Aku yang mulai menata kembali pikiranku, hatiku, untuk kembali mencari dan memahami bagaimana islam seharusnya, kadang merasa terbebani dengan jalan yang telah aku pilih, aku merasa tertekan, dan kadang itu semua membuat aku tak sadar dengan pikiran yang mulai berkabut entah apa dan mengapa. Aku kadang berpikir harus seperti apa aku? Pikiran itu terus ada sampai aku mulai masuk di semester tiga. Saat itu aku mulai mencoba menerima apa yang aku ketahui, aku mulai memahami semua yang aku pelajari satu persatu. Aku mulai menerapkannya pada diriku. Semua berawal dari kemauan dan alhamdulilah, aku merasa menjadi wanita paling bahagia saat aku telah beljilbab dengan baik. Ternyata jalan menuju kebahagian itu tersembunyi di balik kesucian pengetahuan dan kejernihan wawasan. Aku tak henti-hentinya bersyukur kepada Allah swt yang telah membimbingku hingga saat ini, kepada akhwat-akhwat yang mendorongku dan menemani jalanku mencari ridho-Nya.
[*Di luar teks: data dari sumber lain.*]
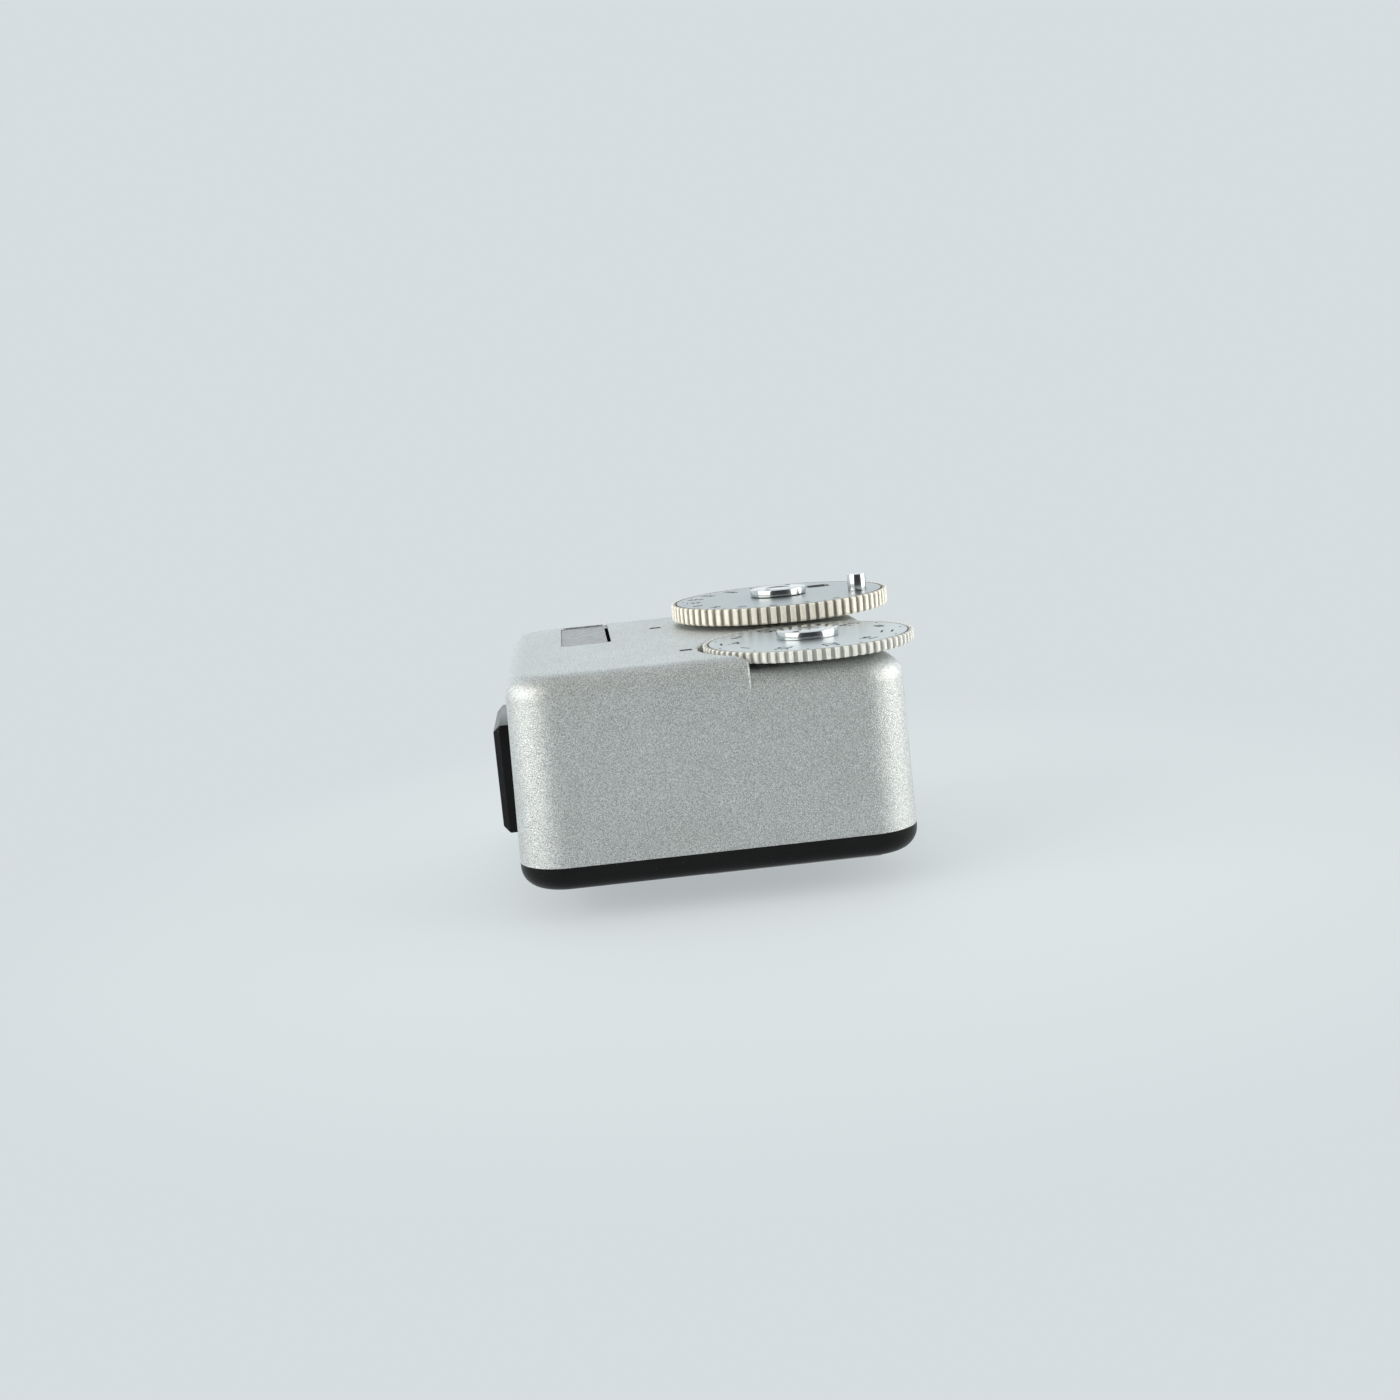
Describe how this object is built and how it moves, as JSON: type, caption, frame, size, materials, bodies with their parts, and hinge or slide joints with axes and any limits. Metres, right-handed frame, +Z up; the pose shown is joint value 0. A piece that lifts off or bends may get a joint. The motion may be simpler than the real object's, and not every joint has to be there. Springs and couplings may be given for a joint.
{
  "type": "clip-on light meter",
  "caption": "Clip-on exposure meter for an accessory shoe: drafted metal case, two toothed setting dials, lamp window, measuring button and shoe foot.",
  "frame": {"origin": "centre of the shoe foot's underside", "axes": "+Z up, +X the way the foot slides into the shoe, towards the subject; the measuring button is on the -X wall and the aperture dial towards -Y"},
  "size_m": [0.0454, 0.0453, 0.0289],
  "materials": {
    "housing_metal": "bead-blasted, satin anodised, with a fine sparkling grain",
    "base_black": "smooth satin black",
    "foot_metal": "bright nickel plate",
    "screw_metal": "plain bright steel",
    "dial_rim_metal": "bright, finely turned, cut with square teeth",
    "dial_face_metal": "pale satin, printed in black",
    "bright_nickel": "polished nickel",
    "scale_plate": "dark anodised, printed with plain numbers",
    "spindle_steel": "ground",
    "bush_brass": "turned",
    "window_tint": "smooth tinted",
    "button_black": "smooth black",
    "lamp_resin": "clear tinted resin",
    "inner_black": "moulded",
    "diffuser_white": "frosted milky white",
    "bezel_metal": "black anodised",
    "board_green": "solder-masked laminate",
    "chip_black": "moulded epoxy",
    "cell_steel": "nickel-plated can",
    "contact_gold": "gold-flashed spring bronze",
    "seal_rubber": "moulded"
  },
  "bodies": {
    "case": {"top_housing": "housing_metal", "base_plate": "base_black", "shoe_foot": "foot_metal", "foot_neck": "foot_metal", "backing_plate": "screw_metal", "foot_screws": "screw_metal", "case_screws": "screw_metal", "board_screws": "screw_metal", "shutter_bush": "bush_brass", "shutter_detent": "contact_gold", "aperture_bush": "bush_brass", "aperture_detent": "contact_gold", "display_window": "window_tint", "lamp_holder": "inner_black", "status_lamps": "lamp_resin", "circuit_board": "board_green", "controller_chip": "chip_black", "sensor_bezel": "bezel_metal", "sensor_diffuser": "diffuser_white", "photocell": "chip_black", "sensor_board": "board_green", "switch_housing": "inner_black", "switch_board": "board_green", "battery_tube": "inner_black", "button_cells": "cell_steel", "contact_spring": "contact_gold"},
    "shutter_dial": {"shutter_rim": "dial_rim_metal", "sensitivity_scale": "scale_plate", "shutter_nut": "bright_nickel", "shutter_spindle": "spindle_steel", "shutter_index_wheel": "bush_brass", "shutter_wiper": "contact_gold"},
    "shutter_plate": {"shutter_face": "dial_face_metal", "setting_pin": "bright_nickel"},
    "aperture_dial": {"aperture_rim": "dial_rim_metal", "aperture_face": "dial_face_metal", "aperture_nut": "bright_nickel", "aperture_spindle": "spindle_steel", "aperture_index_wheel": "bush_brass", "aperture_wiper": "contact_gold"},
    "button": {"measuring_button": "button_black", "switch_plunger": "inner_black"},
    "cap": {"battery_cap": "base_black", "cap_seal": "seal_rubber", "cap_contact": "contact_gold"}
  },
  "joints": [
    {"name": "shutter_dial_turn", "type": "hinge", "parent": "case", "child": "shutter_dial", "pos_m": [0.0029, 0.0102, 0.0267], "axis": [0, 0, 1], "range_deg": [-150, 150]},
    {"name": "sensitivity_turn", "type": "hinge", "parent": "shutter_dial", "child": "shutter_plate", "pos_m": [0.0029, 0.0102, 0.0267], "axis": [0, 0, 1], "range_deg": [-60, 60]},
    {"name": "aperture_dial_turn", "type": "hinge", "parent": "case", "child": "aperture_dial", "pos_m": [0.0029, -0.01185, 0.0242], "axis": [0, 0, 1], "range_deg": [-150, 150]},
    {"name": "button_press", "type": "slide", "parent": "case", "child": "button", "axis": [1, 0, 0], "range_m": [0, 0.0006], "stiffness_N_per_m": 900, "springref_m": -0.0004},
    {"name": "cap_turn", "type": "hinge", "parent": "case", "child": "cap", "pos_m": [-0.0185, 0.0098, 0.0031], "axis": [0, 0, -1], "range_deg": [0, 90]}
  ]
}
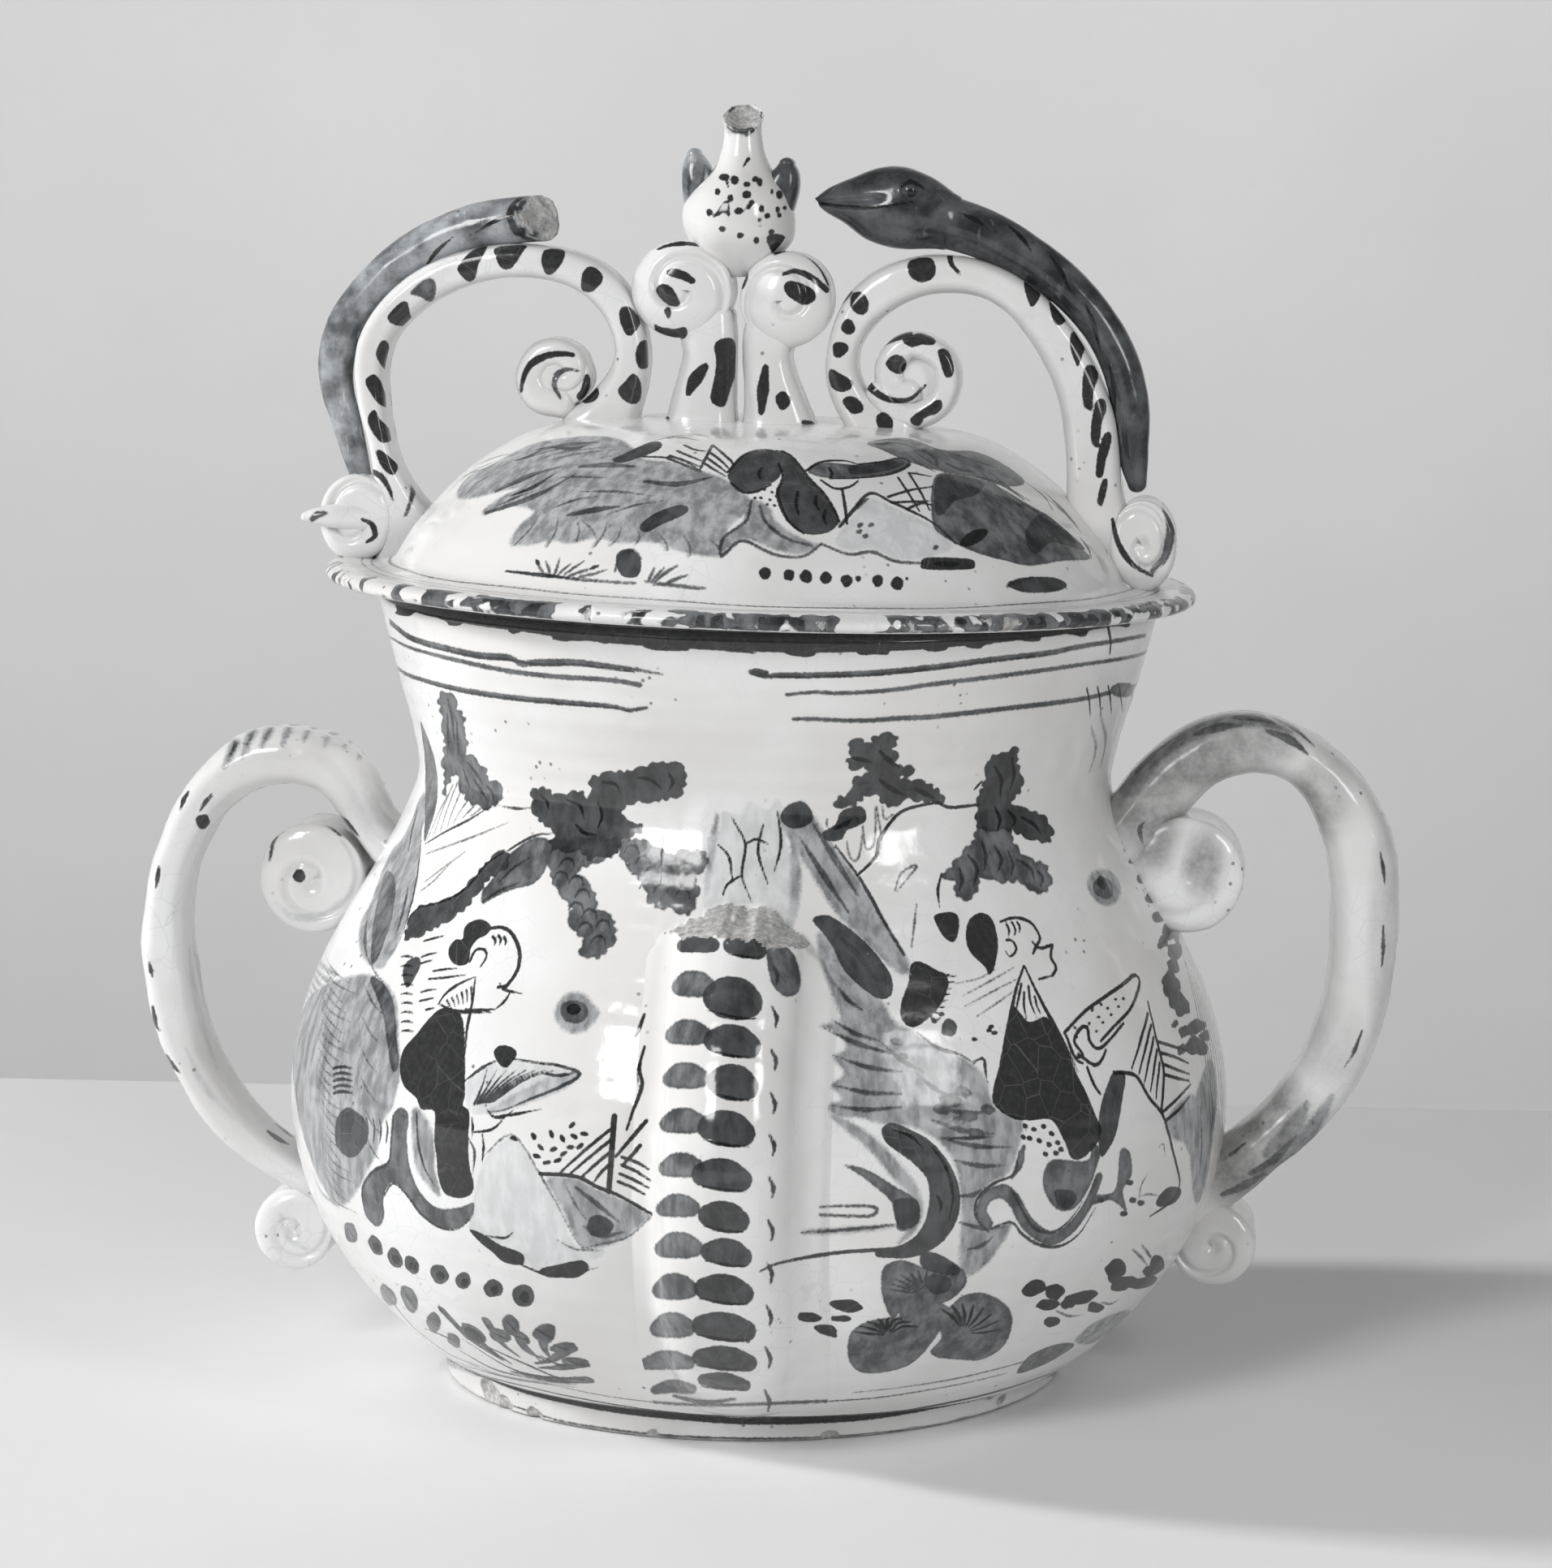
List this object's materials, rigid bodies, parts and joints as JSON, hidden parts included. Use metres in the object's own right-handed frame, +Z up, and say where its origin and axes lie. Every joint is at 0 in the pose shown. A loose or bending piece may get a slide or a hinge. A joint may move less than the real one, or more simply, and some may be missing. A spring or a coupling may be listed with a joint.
{
  "type": "posset pot",
  "caption": "Covered posset pot in painted tin-glazed earthenware: bellied body with spout and strap handles, and a domed lid with scroll loops, serpents and a bird.",
  "frame": {"origin": "centre of the foot ring's underside, where the pot stands", "axes": "+Z up; -Y towards the spout, which is the front; handles along X, +X to the viewer's right seen from the spout side"},
  "size_m": [0.2502, 0.1977, 0.2498],
  "materials": {
    "painted_glaze": "gloss",
    "plain_glaze": "gloss",
    "foot_glaze": "satin",
    "dark_glaze": "gloss"
  },
  "bodies": {
    "pot": {"pot_body": "painted_glaze", "foot_ring": "foot_glaze", "spout_tube": "painted_glaze", "left_handle_strap": "painted_glaze", "left_handle_upper_scroll": "painted_glaze", "left_handle_lower_scroll": "painted_glaze", "right_handle_strap": "painted_glaze", "right_handle_upper_scroll": "painted_glaze", "right_handle_lower_scroll": "painted_glaze"},
    "lid": {"lid_dome": "painted_glaze", "lid_locating_flange": "plain_glaze", "left_loop_strap": "painted_glaze", "left_loop_inner_scroll": "painted_glaze", "left_loop_foot_scroll": "painted_glaze", "left_foot_tail": "painted_glaze", "left_serpent": "dark_glaze", "right_loop_strap": "painted_glaze", "right_loop_inner_scroll": "painted_glaze", "right_loop_foot_scroll": "painted_glaze", "right_serpent_body": "dark_glaze", "right_serpent_head": "dark_glaze", "right_serpent_eyes": "dark_glaze", "centre_left_scroll": "painted_glaze", "centre_right_scroll": "painted_glaze", "bird_body": "painted_glaze", "bird_left_wing": "painted_glaze", "bird_right_wing": "dark_glaze"}
  },
  "joints": [
    {"name": "lid_lift", "type": "slide", "parent": "pot", "child": "lid", "axis": [0, 0, 1], "range_m": [0, 0.06]}
  ]
}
Dengan proses yang sangat panjang akhirnya jilbab menjadi prioritas utama dalam hari-hari dan hidupku. Aku juga menemukan hal yang sangat berarti yang membuat aku tak ingin melepas jilbabku, walaupun sering kali aku dilema oleh perasaan dimana masih banyak pertanyaan-pertanyaan seputar bagaimana jilbab seharusnya, bagaimana seorang wanita muslimah bersikap dengan jilbabnya, yang kemungkinan besar setiap orang mengalaminya. Tapi aku selalu istiqomah dan bersyukur kepada Allah dengan apa yang telah aku alami. Dan karena itulah saat jilbab mengisi dan menghiasi hari-hari dalam hidupku selalu ada kata ya untuk senyuman indah terhadap sesama, selalu ada kata ya untuk ucapan-ucapan baik yang membangun persahabatan, selalu ada kata ya untuk selalu bersanding bersama al-quran, senantiasa berdzikir, dan selalu ada kata tidak untuk menyia-nyiakan usiaku dengan hal yang tak berguna, selalu ada kata tidak untuk mencari-cari kesalahan orang lain, selalu ada kata tidak untuk tenggelam dalam kenikmatan dan hawa nafsu, itulah aku merasa menjadi wanita paling bahagia dengan jilbabku.